In response to demands from asset managers for more information about real assets, the S&P Dow Jones Indices created a benchmark index for the area in 2015, said Jodie Gunzberg, the organization’s managing director of product management.

“We did some research about what might be inside of a real assets benchmark. And the attention was coming because of the growth in allocations to real assets as a whole,” she said at an event held by the CFA Society’s Toronto chapter on Thursday.

Read: Smaller plans need more investment solutions to vary the asset mix

What managers understand real assets to be isn’t necessarily cohesive yet, she says. BlackRock Inc., for example, defines them as real estate, infrastructure and commodities. The Bank of New York Mellon Corp., on the other hand, also includes real estate investment trusts and natural resource equities in the category.

“You can see that there are differences in the ways that managers view what real assets are. Most consider the physical real assets, the physical real estate, the physical timber, forests, gold, those things are pretty inarguably real assets,” she said. “But there’s also relatively high agreement that the listed version of these are also real assets.
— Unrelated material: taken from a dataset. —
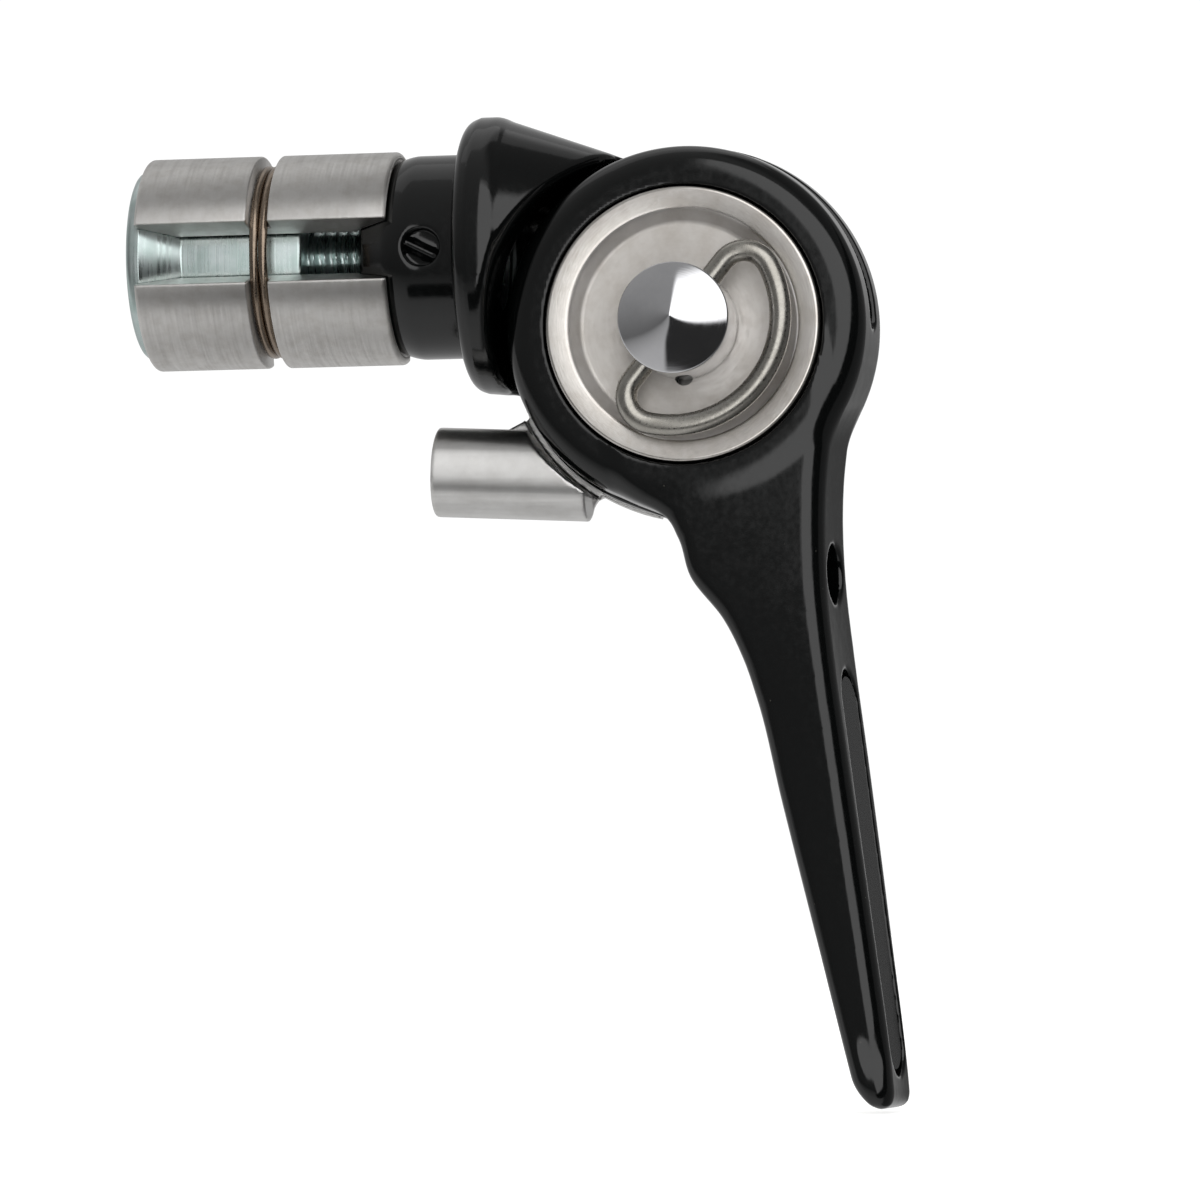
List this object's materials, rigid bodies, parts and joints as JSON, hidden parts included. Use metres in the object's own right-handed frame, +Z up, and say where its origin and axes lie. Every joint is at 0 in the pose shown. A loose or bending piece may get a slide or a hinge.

Two thirds of the industry do feel that listed commodities, real estate, infrastructure . . . fall into the real assets bucket.”

As such, identifying the specific assets in the class and interpreting their role in a portfolio is critical to using them successfully, said Gunzberg.

In building its benchmark index, S&P Dow Jones looked at everything that fall into the category and then cut out some types of assets based on price, availability and liquidity, she says. Private real estate, for example, doesn’t make the cut because it isn’t liquid enough and it doesn’t fit the criteria for price and availability.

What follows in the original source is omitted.